Dividend-paying stocks tend to be safer. You may not be able to fathom the latest annual report from the company, but that dividend check, in your hand, is not hard to figure out. But of course, there are instances where fraud has been used to prop up prices of dividend-stock companies. Since company officers are paid in stock options, they are motivated to jigger-up the perceived value of the company, and one way to do this, is to declare dividends, even when there are no profits.
Unless they commit outright fraud in their financial reporting, however, people figure out what is going on in short order. You don't have to be a financial genius to see something is severely wrong when the company pays a fat dividend while at the same time reporting losses. And the market perception usually quickly adjusts when this happens.
But there are still companies out there that have rational plans to actually make money from their operations, produce a profit, and pay back shareholders. These are often not exciting and sexy companies you read about in the paper. These are companies that make things and do things in fairly stable technologies. They take raw materials and labor and produce something worth more than the sum of the components. You take steel and stamp out cars. You buy an airplane and fly people places. You report a profit and pay a dividend. So long as these industries are fairly static, they can be good long-term investments.

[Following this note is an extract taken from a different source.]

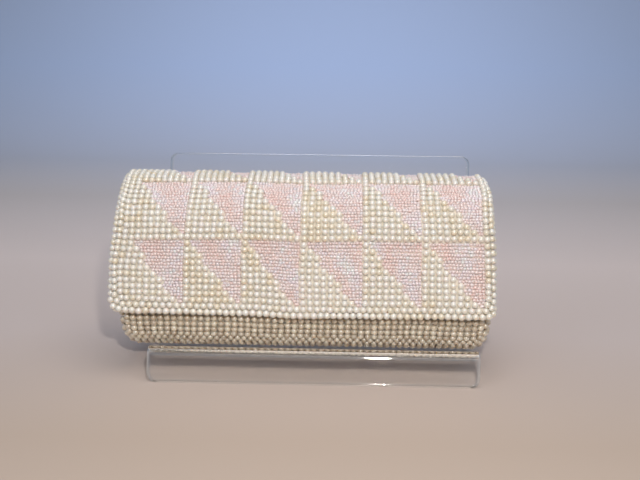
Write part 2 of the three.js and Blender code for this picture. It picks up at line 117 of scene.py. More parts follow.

Speculative investments - the "next big thing!" is another deal entirely. You can buy a stock thinking someone else will pay more for it down the road, and you may be right, or you may be wrong. People who bought Linked-In, for example, in May of 2016 for $121 a share were happy that Bill Gates perceived it to be worth $196 a share. Those who bought in February 2015 for $267 a share were no doubt pissed.
And that is the problem with the perception-based part of stocks. Not only do you have to get the perception right, but the timing as well. Ask anyone who sold their stock portfolio in January of 2009 about that!